• [What the exercise asks] Find every line containing the word "degrees" and report the count, nothing more.

═══ Given information ═══

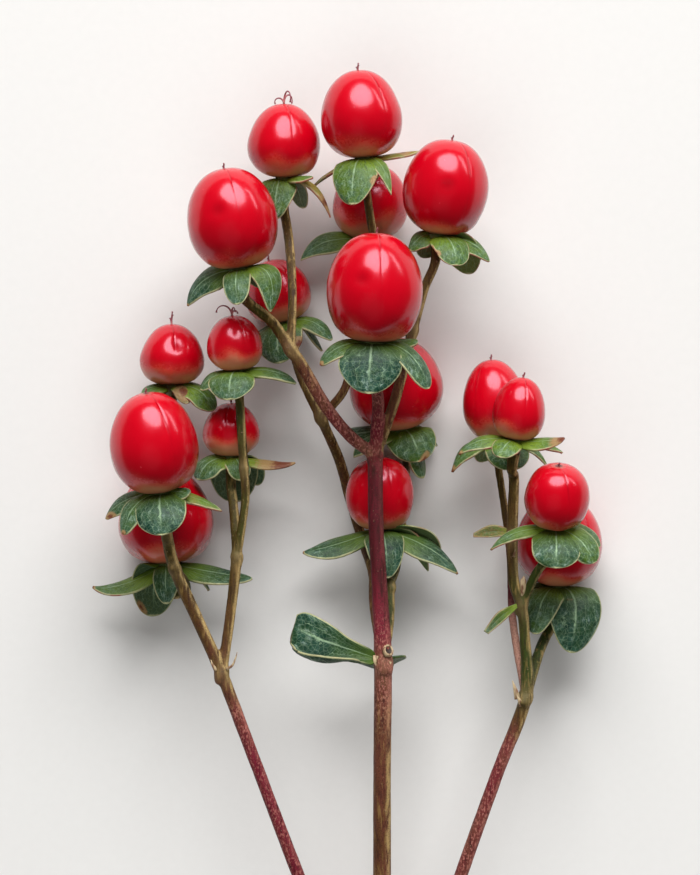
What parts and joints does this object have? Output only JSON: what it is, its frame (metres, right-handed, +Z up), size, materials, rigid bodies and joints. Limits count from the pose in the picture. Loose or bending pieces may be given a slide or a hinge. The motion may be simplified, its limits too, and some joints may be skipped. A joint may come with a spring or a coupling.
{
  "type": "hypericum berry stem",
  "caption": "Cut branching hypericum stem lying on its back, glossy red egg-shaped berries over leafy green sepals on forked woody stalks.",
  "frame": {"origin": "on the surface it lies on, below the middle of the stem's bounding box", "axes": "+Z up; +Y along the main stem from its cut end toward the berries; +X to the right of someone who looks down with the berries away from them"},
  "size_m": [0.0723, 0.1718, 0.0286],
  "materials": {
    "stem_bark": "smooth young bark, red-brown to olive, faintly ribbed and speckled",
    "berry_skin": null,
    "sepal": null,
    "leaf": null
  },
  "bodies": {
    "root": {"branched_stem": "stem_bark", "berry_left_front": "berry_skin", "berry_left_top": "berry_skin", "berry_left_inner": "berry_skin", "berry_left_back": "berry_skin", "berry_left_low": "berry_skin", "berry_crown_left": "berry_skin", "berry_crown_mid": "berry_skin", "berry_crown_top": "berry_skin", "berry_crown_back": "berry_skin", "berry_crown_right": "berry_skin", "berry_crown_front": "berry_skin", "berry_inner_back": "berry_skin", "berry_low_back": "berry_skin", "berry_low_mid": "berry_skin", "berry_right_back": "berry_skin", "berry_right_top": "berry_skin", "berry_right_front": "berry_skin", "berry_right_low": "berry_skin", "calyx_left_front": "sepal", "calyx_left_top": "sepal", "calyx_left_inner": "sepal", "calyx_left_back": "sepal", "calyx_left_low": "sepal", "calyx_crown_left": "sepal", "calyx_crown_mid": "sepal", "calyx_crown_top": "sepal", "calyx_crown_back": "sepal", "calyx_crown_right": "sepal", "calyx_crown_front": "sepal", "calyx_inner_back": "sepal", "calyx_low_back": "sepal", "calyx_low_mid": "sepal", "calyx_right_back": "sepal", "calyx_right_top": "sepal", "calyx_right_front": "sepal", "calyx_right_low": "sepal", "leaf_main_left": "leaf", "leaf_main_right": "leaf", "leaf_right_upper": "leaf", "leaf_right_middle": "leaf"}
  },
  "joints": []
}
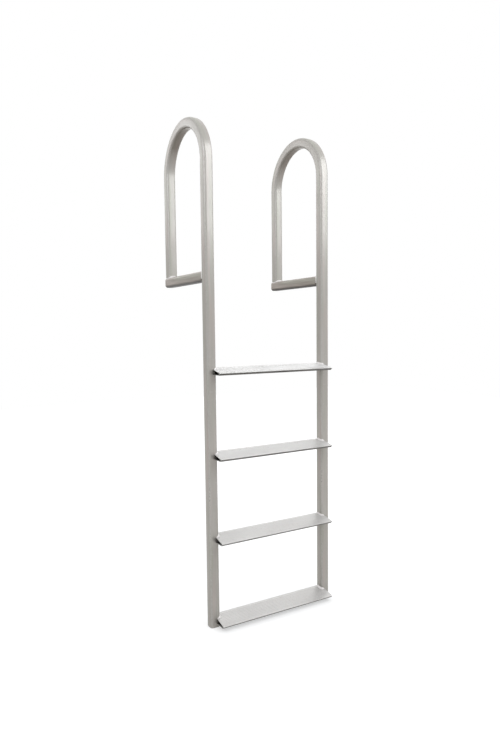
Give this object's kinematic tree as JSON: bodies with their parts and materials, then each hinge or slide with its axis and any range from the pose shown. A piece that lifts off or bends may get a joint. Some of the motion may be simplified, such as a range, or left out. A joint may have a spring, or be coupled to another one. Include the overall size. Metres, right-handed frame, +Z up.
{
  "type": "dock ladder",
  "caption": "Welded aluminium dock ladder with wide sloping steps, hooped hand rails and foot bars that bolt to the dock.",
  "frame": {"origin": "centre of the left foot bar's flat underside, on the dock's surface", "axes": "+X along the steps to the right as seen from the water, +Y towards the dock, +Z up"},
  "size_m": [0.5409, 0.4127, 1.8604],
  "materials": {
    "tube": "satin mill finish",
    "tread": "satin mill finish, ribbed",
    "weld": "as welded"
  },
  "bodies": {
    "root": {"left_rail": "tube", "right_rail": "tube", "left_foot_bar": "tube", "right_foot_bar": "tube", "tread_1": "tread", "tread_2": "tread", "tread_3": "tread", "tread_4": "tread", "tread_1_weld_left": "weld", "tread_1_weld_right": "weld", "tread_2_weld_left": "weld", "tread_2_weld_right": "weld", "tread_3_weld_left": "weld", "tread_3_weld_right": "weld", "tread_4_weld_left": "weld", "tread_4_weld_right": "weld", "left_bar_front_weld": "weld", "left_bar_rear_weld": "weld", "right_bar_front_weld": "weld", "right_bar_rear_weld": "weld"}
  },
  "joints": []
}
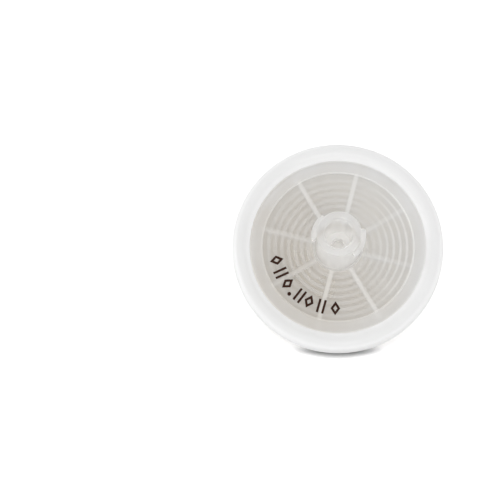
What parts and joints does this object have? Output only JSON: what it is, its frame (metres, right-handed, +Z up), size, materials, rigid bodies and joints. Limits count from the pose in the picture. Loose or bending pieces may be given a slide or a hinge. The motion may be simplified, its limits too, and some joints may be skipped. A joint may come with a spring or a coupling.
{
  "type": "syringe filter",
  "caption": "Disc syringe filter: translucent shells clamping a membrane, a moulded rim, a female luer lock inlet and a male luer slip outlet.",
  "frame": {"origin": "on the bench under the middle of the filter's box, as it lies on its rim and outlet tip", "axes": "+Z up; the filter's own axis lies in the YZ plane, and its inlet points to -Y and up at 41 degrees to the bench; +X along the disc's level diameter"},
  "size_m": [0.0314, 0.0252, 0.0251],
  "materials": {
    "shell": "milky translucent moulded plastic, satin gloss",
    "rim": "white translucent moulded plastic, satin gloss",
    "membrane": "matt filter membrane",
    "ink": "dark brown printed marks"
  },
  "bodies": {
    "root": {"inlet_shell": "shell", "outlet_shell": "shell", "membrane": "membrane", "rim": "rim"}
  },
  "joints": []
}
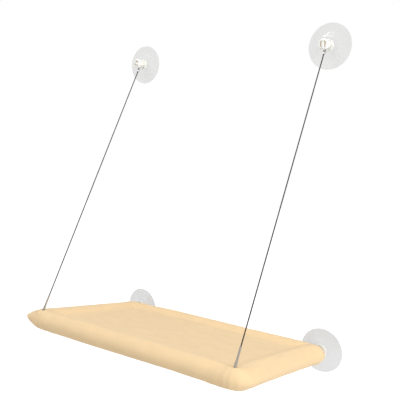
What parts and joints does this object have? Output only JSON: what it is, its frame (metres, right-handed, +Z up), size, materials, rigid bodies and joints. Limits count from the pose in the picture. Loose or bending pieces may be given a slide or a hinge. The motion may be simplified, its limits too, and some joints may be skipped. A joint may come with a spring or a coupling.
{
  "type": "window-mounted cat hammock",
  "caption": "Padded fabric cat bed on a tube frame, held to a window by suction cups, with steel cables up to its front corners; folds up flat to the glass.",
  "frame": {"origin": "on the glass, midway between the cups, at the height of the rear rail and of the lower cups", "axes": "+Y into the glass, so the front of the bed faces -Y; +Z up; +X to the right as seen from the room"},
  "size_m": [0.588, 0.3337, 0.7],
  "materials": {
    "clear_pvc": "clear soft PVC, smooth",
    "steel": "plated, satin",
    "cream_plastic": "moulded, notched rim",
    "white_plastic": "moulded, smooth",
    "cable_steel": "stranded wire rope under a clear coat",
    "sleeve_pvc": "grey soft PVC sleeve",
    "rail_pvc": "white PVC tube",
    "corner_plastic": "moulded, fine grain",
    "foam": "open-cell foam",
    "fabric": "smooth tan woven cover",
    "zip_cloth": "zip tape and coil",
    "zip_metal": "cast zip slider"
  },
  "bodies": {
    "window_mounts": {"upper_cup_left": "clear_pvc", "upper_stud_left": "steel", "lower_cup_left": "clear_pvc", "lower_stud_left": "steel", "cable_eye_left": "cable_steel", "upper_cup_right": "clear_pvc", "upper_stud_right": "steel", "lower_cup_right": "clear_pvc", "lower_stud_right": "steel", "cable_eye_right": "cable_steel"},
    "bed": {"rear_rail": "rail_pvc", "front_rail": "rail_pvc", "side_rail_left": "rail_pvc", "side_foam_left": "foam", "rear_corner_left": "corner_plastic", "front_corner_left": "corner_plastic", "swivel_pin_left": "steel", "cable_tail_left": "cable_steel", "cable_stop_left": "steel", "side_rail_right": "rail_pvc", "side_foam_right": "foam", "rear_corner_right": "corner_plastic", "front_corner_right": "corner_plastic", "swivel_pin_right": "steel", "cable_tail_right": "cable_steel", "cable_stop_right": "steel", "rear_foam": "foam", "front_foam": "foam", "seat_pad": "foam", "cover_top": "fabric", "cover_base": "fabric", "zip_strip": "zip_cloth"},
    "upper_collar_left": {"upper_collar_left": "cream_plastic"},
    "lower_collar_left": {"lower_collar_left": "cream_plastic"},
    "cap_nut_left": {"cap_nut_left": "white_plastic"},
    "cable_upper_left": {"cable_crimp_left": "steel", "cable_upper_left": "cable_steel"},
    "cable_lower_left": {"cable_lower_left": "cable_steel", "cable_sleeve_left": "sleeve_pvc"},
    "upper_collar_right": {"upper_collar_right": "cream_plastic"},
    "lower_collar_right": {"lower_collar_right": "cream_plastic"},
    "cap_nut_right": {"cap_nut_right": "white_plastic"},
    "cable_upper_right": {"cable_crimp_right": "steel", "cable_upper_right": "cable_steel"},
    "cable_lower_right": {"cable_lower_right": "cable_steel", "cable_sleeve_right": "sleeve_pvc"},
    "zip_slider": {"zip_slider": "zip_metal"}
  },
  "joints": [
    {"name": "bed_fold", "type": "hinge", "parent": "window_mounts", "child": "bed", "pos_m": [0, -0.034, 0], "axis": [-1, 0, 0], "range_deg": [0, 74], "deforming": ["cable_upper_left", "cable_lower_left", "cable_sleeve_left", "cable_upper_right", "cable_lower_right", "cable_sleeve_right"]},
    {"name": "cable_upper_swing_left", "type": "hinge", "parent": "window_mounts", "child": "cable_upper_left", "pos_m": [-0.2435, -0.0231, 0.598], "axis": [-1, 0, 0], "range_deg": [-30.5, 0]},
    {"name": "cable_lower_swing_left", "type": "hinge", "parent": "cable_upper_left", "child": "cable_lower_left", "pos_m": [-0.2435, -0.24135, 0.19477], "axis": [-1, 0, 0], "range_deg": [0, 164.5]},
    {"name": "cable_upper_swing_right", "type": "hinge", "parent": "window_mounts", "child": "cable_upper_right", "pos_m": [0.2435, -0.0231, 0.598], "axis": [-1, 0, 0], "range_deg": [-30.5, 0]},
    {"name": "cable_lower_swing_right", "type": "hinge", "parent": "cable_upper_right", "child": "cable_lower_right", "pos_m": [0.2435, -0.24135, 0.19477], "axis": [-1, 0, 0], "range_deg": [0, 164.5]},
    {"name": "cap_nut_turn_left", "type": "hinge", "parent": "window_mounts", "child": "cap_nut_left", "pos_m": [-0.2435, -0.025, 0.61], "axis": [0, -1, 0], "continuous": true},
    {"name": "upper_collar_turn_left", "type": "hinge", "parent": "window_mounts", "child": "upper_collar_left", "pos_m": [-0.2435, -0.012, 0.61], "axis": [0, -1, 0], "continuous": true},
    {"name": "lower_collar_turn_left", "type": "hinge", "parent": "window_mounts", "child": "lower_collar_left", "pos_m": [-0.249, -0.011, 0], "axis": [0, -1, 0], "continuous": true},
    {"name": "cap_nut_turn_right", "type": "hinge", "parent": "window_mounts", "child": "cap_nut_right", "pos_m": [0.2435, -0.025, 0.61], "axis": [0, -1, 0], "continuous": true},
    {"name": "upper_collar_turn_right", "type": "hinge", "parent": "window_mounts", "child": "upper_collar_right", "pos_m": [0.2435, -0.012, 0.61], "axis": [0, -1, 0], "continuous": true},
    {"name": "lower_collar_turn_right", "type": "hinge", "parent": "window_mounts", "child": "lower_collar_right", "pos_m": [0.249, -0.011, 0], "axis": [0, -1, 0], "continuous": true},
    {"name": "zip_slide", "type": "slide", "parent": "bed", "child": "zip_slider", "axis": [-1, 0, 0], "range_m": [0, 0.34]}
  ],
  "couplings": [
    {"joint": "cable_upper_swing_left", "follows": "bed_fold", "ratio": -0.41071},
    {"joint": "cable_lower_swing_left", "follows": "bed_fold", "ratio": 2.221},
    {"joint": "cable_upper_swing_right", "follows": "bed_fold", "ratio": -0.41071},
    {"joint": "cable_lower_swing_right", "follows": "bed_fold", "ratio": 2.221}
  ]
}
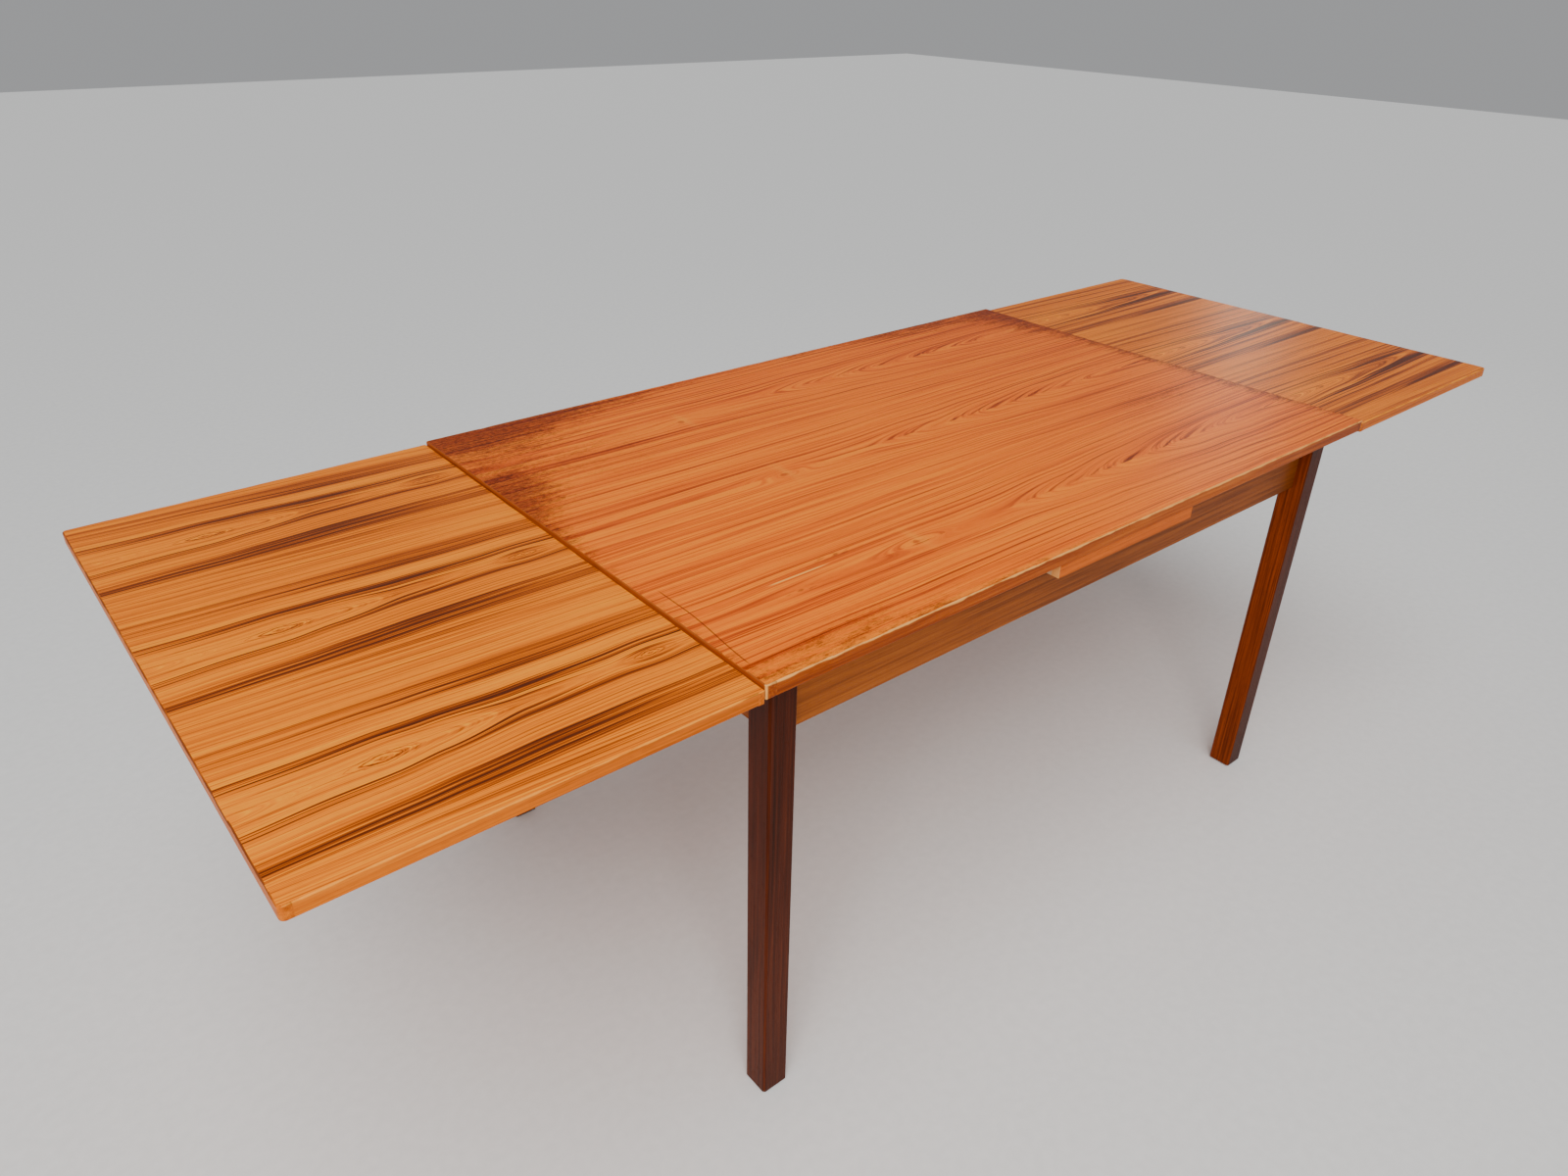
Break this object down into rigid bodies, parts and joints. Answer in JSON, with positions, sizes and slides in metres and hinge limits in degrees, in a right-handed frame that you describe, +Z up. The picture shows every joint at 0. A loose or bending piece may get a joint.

═══

• [Right answer] 2